Once two facts are matched and judged to contradict, the safest thing to do with the old one is to keep it. Graphiti is the clearest example. Every fact-edge carries a validity window, and a contradicting fact does not erase the old edge: it sets the old edge's invalid_at to the new fact's valid_at and leaves the record in place. The graph can still answer "what did we believe last Tuesday," and a delete that should not have happened cannot lose data that was never destroyed. There is a clean division of labour inside that step: the LLM decides whether two facts semantically contradict, and deterministic code does the interval arithmetic. You never hand date math to the model. Temporal memory goes deep on the bi-temporal model behind this.

#Versioned chains get history for free

Supermemory reaches the same "return current, preserve history" outcome with a lighter structure. Each memory row carries parentMemoryId, rootMemoryId, and an isLatest flag, so a preference that moves from Vue to React to React-with-TypeScript becomes a three-node chain where only the last node is flagged current. Reads return the latest; the superseded versions stay linked behind it.

PREFERENCE · frontend framework v1 Vue v2 React isLatest v3 React + TS updates updates v1, v2 retained as history
Figure 2. A versioned chain: each new fact links to its parent, only the latest is flagged current, and superseded versions stay queryable as history.

Supermemory also types the relationship between versions instead of treating every change as a plain overwrite. Updates means the new fact contradicts and replaces the old (Alex moved from Google to Stripe). Extends means it enriches without replacing, so both stay valid (Alex leads a team of five). Derives means it was inferred from a pattern rather than stated. Distinguishing "replaces" from "enriches" is the difference between losing a fact and keeping one, the judgment a naive overwrite gets wrong.

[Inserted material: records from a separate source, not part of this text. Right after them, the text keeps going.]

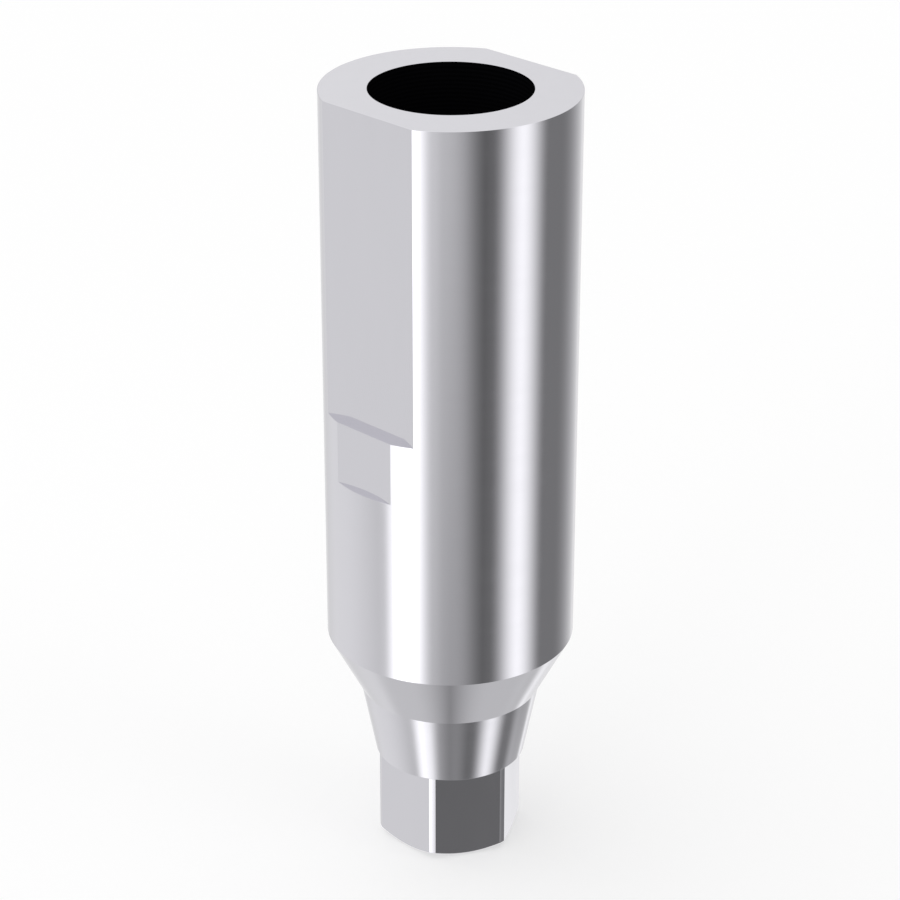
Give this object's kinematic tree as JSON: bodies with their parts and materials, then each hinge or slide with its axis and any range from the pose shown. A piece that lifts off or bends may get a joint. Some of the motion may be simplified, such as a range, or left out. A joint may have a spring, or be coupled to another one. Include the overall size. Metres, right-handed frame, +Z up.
{
  "type": "dental scan body",
  "caption": "One-piece titanium post that marks an implant's place and turn for scanning: a cylinder with opposite flats, one of them stepped, a screw bore, a seat cone and an index hexagon.",
  "frame": {"origin": "middle of the hexagon's end face, the lowest face of the post", "axes": "+Z up the post's axis from the hexagon to the head's top face; -Y out of the stepped flat"},
  "size_m": [0.0046, 0.0046, 0.0152],
  "materials": {
    "polished_titanium": "polished titanium alloy, turned and milled; the screw channel is dark"
  },
  "bodies": {
    "root": {"scan_body": "polished_titanium"}
  },
  "joints": []
}
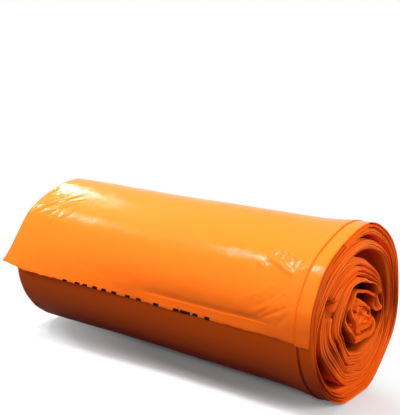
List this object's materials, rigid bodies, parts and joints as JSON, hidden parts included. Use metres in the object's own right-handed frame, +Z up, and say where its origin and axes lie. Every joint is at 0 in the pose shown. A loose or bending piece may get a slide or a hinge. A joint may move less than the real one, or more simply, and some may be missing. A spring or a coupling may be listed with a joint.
{
  "type": "bin bag roll",
  "caption": "Roll of orange film bin bags with no core, lying on its side, its perforated loose end lifted at one corner.",
  "frame": {"origin": "middle of the flat spot that the roll rests on, under its axis and halfway along it", "axes": "+X along the roll towards the end that shows its folded side edges, +Y to the back, +Z up; the loose end hangs at the front, -Y"},
  "size_m": [0.3032, 0.1474, 0.1288],
  "materials": {
    "film": "semi-gloss polyethylene film"
  },
  "bodies": {
    "root": {"bag_roll": "film"}
  },
  "joints": []
}
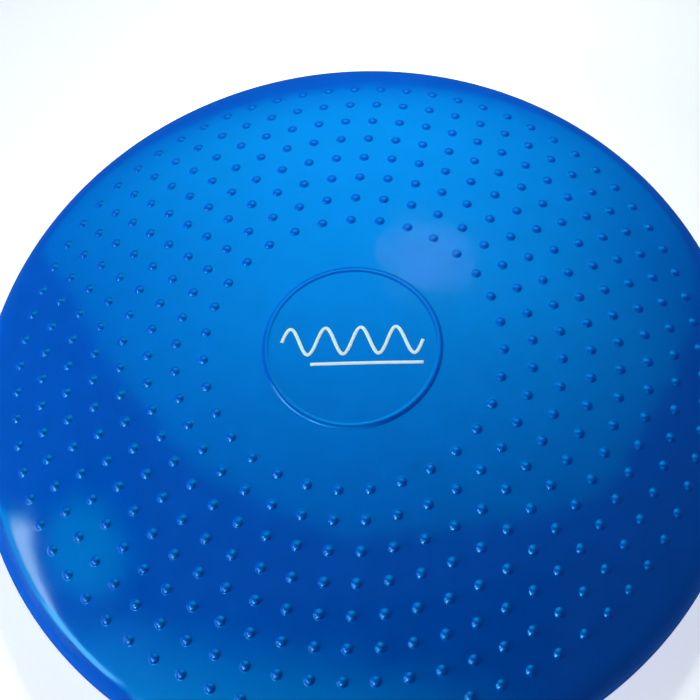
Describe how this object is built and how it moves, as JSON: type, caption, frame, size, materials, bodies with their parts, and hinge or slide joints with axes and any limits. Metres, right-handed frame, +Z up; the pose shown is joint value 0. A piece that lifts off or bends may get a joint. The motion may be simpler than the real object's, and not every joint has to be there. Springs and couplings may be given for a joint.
{
  "type": "wobble cushion",
  "caption": "Round inflatable balance cushion with a nubbed domed top, a raised central medallion, a spiked underside and a needle valve in its side.",
  "frame": {"origin": "on the floor under the centre of the cushion, at the tip of the middle spike", "axes": "+Z up along the cushion's axis; the valve is on the -Y side; +X to the right seen from the valve"},
  "size_m": [0.3308, 0.3307, 0.0668],
  "materials": {
    "vinyl": "glossy moulded soft PVC",
    "ink": "white screen print",
    "bung_rubber": "matt moulded rubber",
    "plug_plastic": "satin moulded plastic"
  },
  "bodies": {
    "base": {"lower_face": "vinyl"},
    "belly": {"lower_wall": "vinyl"},
    "rim": {"rim_band": "vinyl", "shoulder_ring": "vinyl", "valve_bung": "bung_rubber"},
    "top": {"upper_face": "vinyl", "printed_mark": "ink"},
    "plug": {"valve_plug": "plug_plastic"}
  },
  "joints": [
    {"name": "tilt_x", "type": "hinge", "parent": "base", "child": "belly", "pos_m": [0, 0, 0.03233], "axis": [1, 0, 0], "range_deg": [-5, 5], "stiffness_Nm_per_rad": 20, "deforming": ["lower_wall"]},
    {"name": "tilt_y", "type": "hinge", "parent": "belly", "child": "rim", "pos_m": [0, 0, 0.03233], "axis": [0, 1, 0], "range_deg": [-5, 5], "stiffness_Nm_per_rad": 20},
    {"name": "press", "type": "slide", "parent": "rim", "child": "top", "axis": [0, 0, 1], "range_m": [-0.012, 0], "stiffness_N_per_m": 25000, "deforming": ["shoulder_ring"]},
    {"name": "plug_pull", "type": "slide", "parent": "rim", "child": "plug", "axis": [0, -1, 0], "range_m": [0, 0.045]}
  ]
}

#A graph is just another store to keep in sync

It's tempting to conclude that the answer to all of this is a graph database. A builder on r/LocalLLaMA pushed back on that directly: "Graph doesn't fix this, it just adds a second store to keep in sync." Their working alternative was typed structured records with explicit fields (entity, attribute, value, timestamp), so that an update is an actual update rather than a new chunk appended on top of an old one, with relationships living as reference fields in the same store. Graph traversal is a real capability, they argued, but you need it far less often than the hype suggests.

The deeper point is not anti-graph. What makes updates work is structure, not the choice of database. A fact stored as a flat blob of text can only be appended to; a fact stored as a typed record with an identity can be changed in place. mem0's entity collection and supermemory's versioned rows are both structure over blobs, and that structure is what lets either system tell a superseded fact from a current one.

Resolving a conflict is only half the lifecycle. Deciding when a fact should fade out entirely is the subject of forgetting, and keeping a human in the loop while a curator LLM reconciles contradictions is covered in memory suggestions.

#References

  • mem0, "OSS v2 to v3 migration" and repository, github.com/mem0ai/mem0 (the two-phase ADD/UPDATE/DELETE design, the single-pass ADD-only rewrite, the LoCoMo and LongMemEval gains, and "the model spends its capacity on understanding the input rather than diffing against existing state").
  • Rasmussen et al., "Zep: A Temporal Knowledge Graph Architecture for Agent Memory," arXiv 2501.13956, and Graphiti, github.com/getzep/graphiti (bi-temporal edges, invalidate-not-delete, MinHash/LSH entity dedup with an LLM fallback, LLM-judges-contradiction while code-does-interval-math).
  • Supermemory, "Graph Memory" concept docs and repository, github.com/supermemoryai/supermemory (versioned memory chains via parentMemoryId/rootMemoryId/isLatest and the updates/extends/derives relationship types).
  • r/LocalLLaMA, "Are vector databases fundamentally insufficient for long-term LLM memory?" (the "graph just adds a second store to keep in sync" argument and the case for typed structured records, reported as practitioner experience).